EXERCISE REQUIREMENTS |
Below are some entries. Output each one exactly as it appears.

Extracted data entries:
================

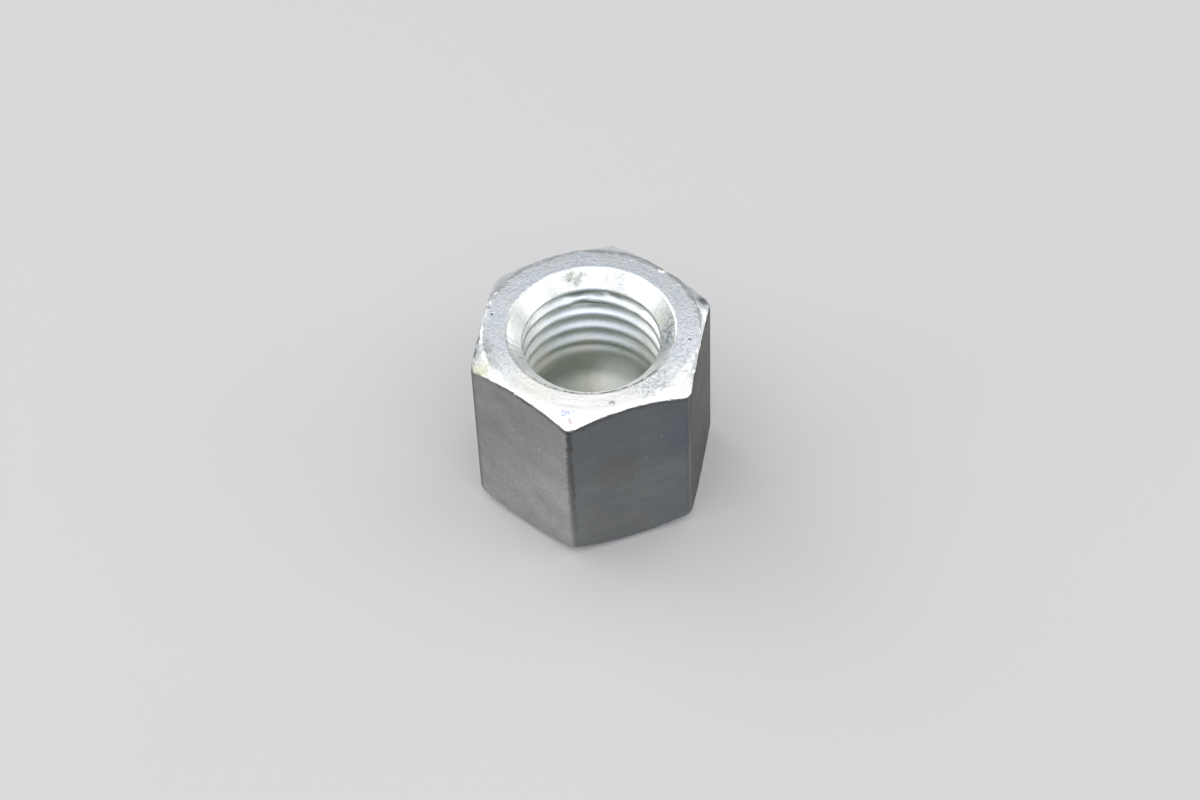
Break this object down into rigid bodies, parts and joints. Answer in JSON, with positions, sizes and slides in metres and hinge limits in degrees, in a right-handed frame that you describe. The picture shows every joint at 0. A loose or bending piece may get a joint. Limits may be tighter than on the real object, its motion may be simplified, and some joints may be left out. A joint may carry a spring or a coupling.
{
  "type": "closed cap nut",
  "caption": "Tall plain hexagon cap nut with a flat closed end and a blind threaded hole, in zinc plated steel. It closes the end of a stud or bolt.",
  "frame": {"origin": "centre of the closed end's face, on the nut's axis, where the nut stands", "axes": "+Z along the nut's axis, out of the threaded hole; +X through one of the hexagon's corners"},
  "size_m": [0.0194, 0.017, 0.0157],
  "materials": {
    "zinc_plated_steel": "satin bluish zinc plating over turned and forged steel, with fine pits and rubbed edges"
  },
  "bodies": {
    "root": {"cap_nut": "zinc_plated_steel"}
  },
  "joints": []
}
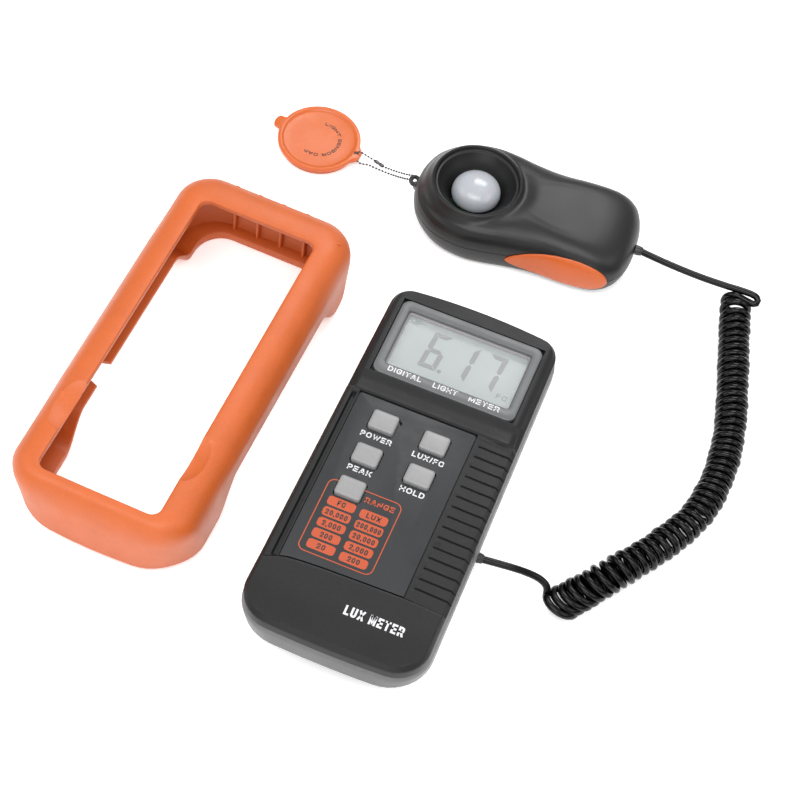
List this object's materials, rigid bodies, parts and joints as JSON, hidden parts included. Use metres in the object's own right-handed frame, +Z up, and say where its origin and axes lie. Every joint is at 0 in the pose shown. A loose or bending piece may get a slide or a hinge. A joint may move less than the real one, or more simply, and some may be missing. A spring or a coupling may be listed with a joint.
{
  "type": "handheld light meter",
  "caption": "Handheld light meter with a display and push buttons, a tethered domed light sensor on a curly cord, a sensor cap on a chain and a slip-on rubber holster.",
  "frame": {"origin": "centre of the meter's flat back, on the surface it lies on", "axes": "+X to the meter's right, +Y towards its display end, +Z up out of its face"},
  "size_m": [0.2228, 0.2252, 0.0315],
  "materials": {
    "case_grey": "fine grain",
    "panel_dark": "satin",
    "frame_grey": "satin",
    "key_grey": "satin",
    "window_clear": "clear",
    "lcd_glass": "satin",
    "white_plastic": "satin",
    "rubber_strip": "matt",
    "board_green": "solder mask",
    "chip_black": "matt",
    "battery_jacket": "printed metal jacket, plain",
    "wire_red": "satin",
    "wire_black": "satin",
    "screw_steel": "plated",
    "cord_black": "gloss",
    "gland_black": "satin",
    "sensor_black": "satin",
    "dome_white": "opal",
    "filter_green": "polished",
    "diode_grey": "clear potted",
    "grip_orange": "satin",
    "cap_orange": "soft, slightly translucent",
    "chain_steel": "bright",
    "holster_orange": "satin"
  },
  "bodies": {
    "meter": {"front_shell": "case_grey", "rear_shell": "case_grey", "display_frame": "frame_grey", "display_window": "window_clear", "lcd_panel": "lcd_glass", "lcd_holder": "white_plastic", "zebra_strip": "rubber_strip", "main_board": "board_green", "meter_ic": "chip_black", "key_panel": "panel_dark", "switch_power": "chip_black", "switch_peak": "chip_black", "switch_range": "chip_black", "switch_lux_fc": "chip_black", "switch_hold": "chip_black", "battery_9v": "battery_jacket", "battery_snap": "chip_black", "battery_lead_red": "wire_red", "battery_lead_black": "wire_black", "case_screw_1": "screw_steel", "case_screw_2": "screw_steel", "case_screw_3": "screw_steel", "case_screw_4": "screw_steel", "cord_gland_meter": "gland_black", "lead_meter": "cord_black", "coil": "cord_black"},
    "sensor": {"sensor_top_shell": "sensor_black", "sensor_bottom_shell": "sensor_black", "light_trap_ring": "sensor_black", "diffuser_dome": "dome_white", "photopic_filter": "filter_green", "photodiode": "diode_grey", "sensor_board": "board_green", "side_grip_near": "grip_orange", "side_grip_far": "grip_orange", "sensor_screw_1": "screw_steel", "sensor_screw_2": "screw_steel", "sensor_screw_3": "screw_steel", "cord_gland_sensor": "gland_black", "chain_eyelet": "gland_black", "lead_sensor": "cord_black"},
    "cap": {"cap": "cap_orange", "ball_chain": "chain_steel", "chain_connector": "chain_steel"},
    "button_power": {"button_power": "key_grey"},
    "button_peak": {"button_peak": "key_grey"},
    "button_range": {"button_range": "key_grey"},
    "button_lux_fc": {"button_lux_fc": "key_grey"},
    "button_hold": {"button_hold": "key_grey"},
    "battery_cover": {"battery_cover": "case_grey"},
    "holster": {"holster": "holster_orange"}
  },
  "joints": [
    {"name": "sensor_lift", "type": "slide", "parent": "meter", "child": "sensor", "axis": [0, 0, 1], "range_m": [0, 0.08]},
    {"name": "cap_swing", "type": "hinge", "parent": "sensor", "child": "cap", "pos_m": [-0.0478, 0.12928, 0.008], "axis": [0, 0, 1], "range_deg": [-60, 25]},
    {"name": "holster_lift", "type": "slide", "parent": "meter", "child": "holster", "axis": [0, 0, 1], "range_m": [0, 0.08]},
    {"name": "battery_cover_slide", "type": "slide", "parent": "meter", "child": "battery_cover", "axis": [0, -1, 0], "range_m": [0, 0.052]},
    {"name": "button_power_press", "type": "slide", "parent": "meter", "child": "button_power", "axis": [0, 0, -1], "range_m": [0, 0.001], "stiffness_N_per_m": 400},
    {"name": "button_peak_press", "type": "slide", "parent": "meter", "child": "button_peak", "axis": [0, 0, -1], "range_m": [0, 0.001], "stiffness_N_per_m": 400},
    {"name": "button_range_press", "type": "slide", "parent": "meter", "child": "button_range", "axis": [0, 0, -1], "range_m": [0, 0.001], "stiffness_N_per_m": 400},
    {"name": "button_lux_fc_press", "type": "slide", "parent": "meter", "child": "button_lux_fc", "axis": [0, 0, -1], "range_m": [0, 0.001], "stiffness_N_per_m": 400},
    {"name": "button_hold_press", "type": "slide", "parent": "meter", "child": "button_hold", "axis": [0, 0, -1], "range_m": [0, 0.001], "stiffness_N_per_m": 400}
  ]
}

================

WRITTEN RESPONSE |
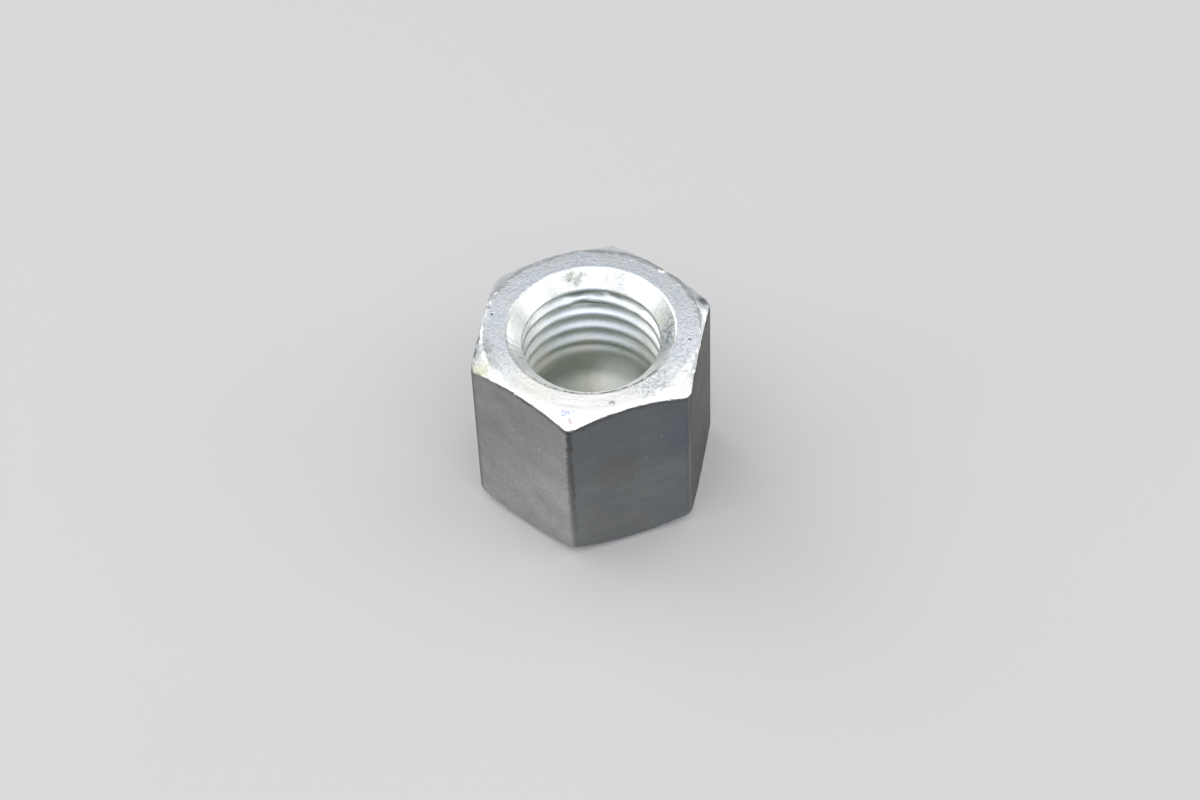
Break this object down into rigid bodies, parts and joints. Answer in JSON, with positions, sizes and slides in metres and hinge limits in degrees, in a right-handed frame that you describe. The picture shows every joint at 0. A loose or bending piece may get a joint. Limits may be tighter than on the real object, its motion may be simplified, and some joints may be left out. A joint may carry a spring or a coupling.
{
  "type": "closed cap nut",
  "caption": "Tall plain hexagon cap nut with a flat closed end and a blind threaded hole, in zinc plated steel. It closes the end of a stud or bolt.",
  "frame": {"origin": "centre of the closed end's face, on the nut's axis, where the nut stands", "axes": "+Z along the nut's axis, out of the threaded hole; +X through one of the hexagon's corners"},
  "size_m": [0.0194, 0.017, 0.0157],
  "materials": {
    "zinc_plated_steel": "satin bluish zinc plating over turned and forged steel, with fine pits and rubbed edges"
  },
  "bodies": {
    "root": {"cap_nut": "zinc_plated_steel"}
  },
  "joints": []
}
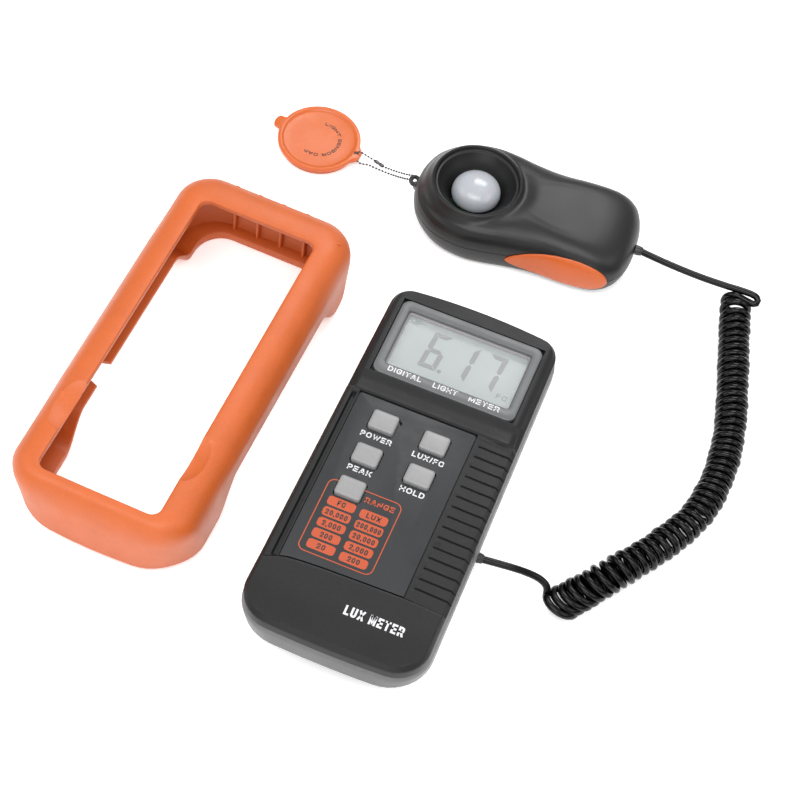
List this object's materials, rigid bodies, parts and joints as JSON, hidden parts included. Use metres in the object's own right-handed frame, +Z up, and say where its origin and axes lie. Every joint is at 0 in the pose shown. A loose or bending piece may get a slide or a hinge. A joint may move less than the real one, or more simply, and some may be missing. A spring or a coupling may be listed with a joint.
{
  "type": "handheld light meter",
  "caption": "Handheld light meter with a display and push buttons, a tethered domed light sensor on a curly cord, a sensor cap on a chain and a slip-on rubber holster.",
  "frame": {"origin": "centre of the meter's flat back, on the surface it lies on", "axes": "+X to the meter's right, +Y towards its display end, +Z up out of its face"},
  "size_m": [0.2228, 0.2252, 0.0315],
  "materials": {
    "case_grey": "fine grain",
    "panel_dark": "satin",
    "frame_grey": "satin",
    "key_grey": "satin",
    "window_clear": "clear",
    "lcd_glass": "satin",
    "white_plastic": "satin",
    "rubber_strip": "matt",
    "board_green": "solder mask",
    "chip_black": "matt",
    "battery_jacket": "printed metal jacket, plain",
    "wire_red": "satin",
    "wire_black": "satin",
    "screw_steel": "plated",
    "cord_black": "gloss",
    "gland_black": "satin",
    "sensor_black": "satin",
    "dome_white": "opal",
    "filter_green": "polished",
    "diode_grey": "clear potted",
    "grip_orange": "satin",
    "cap_orange": "soft, slightly translucent",
    "chain_steel": "bright",
    "holster_orange": "satin"
  },
  "bodies": {
    "meter": {"front_shell": "case_grey", "rear_shell": "case_grey", "display_frame": "frame_grey", "display_window": "window_clear", "lcd_panel": "lcd_glass", "lcd_holder": "white_plastic", "zebra_strip": "rubber_strip", "main_board": "board_green", "meter_ic": "chip_black", "key_panel": "panel_dark", "switch_power": "chip_black", "switch_peak": "chip_black", "switch_range": "chip_black", "switch_lux_fc": "chip_black", "switch_hold": "chip_black", "battery_9v": "battery_jacket", "battery_snap": "chip_black", "battery_lead_red": "wire_red", "battery_lead_black": "wire_black", "case_screw_1": "screw_steel", "case_screw_2": "screw_steel", "case_screw_3": "screw_steel", "case_screw_4": "screw_steel", "cord_gland_meter": "gland_black", "lead_meter": "cord_black", "coil": "cord_black"},
    "sensor": {"sensor_top_shell": "sensor_black", "sensor_bottom_shell": "sensor_black", "light_trap_ring": "sensor_black", "diffuser_dome": "dome_white", "photopic_filter": "filter_green", "photodiode": "diode_grey", "sensor_board": "board_green", "side_grip_near": "grip_orange", "side_grip_far": "grip_orange", "sensor_screw_1": "screw_steel", "sensor_screw_2": "screw_steel", "sensor_screw_3": "screw_steel", "cord_gland_sensor": "gland_black", "chain_eyelet": "gland_black", "lead_sensor": "cord_black"},
    "cap": {"cap": "cap_orange", "ball_chain": "chain_steel", "chain_connector": "chain_steel"},
    "button_power": {"button_power": "key_grey"},
    "button_peak": {"button_peak": "key_grey"},
    "button_range": {"button_range": "key_grey"},
    "button_lux_fc": {"button_lux_fc": "key_grey"},
    "button_hold": {"button_hold": "key_grey"},
    "battery_cover": {"battery_cover": "case_grey"},
    "holster": {"holster": "holster_orange"}
  },
  "joints": [
    {"name": "sensor_lift", "type": "slide", "parent": "meter", "child": "sensor", "axis": [0, 0, 1], "range_m": [0, 0.08]},
    {"name": "cap_swing", "type": "hinge", "parent": "sensor", "child": "cap", "pos_m": [-0.0478, 0.12928, 0.008], "axis": [0, 0, 1], "range_deg": [-60, 25]},
    {"name": "holster_lift", "type": "slide", "parent": "meter", "child": "holster", "axis": [0, 0, 1], "range_m": [0, 0.08]},
    {"name": "battery_cover_slide", "type": "slide", "parent": "meter", "child": "battery_cover", "axis": [0, -1, 0], "range_m": [0, 0.052]},
    {"name": "button_power_press", "type": "slide", "parent": "meter", "child": "button_power", "axis": [0, 0, -1], "range_m": [0, 0.001], "stiffness_N_per_m": 400},
    {"name": "button_peak_press", "type": "slide", "parent": "meter", "child": "button_peak", "axis": [0, 0, -1], "range_m": [0, 0.001], "stiffness_N_per_m": 400},
    {"name": "button_range_press", "type": "slide", "parent": "meter", "child": "button_range", "axis": [0, 0, -1], "range_m": [0, 0.001], "stiffness_N_per_m": 400},
    {"name": "button_lux_fc_press", "type": "slide", "parent": "meter", "child": "button_lux_fc", "axis": [0, 0, -1], "range_m": [0, 0.001], "stiffness_N_per_m": 400},
    {"name": "button_hold_press", "type": "slide", "parent": "meter", "child": "button_hold", "axis": [0, 0, -1], "range_m": [0, 0.001], "stiffness_N_per_m": 400}
  ]
}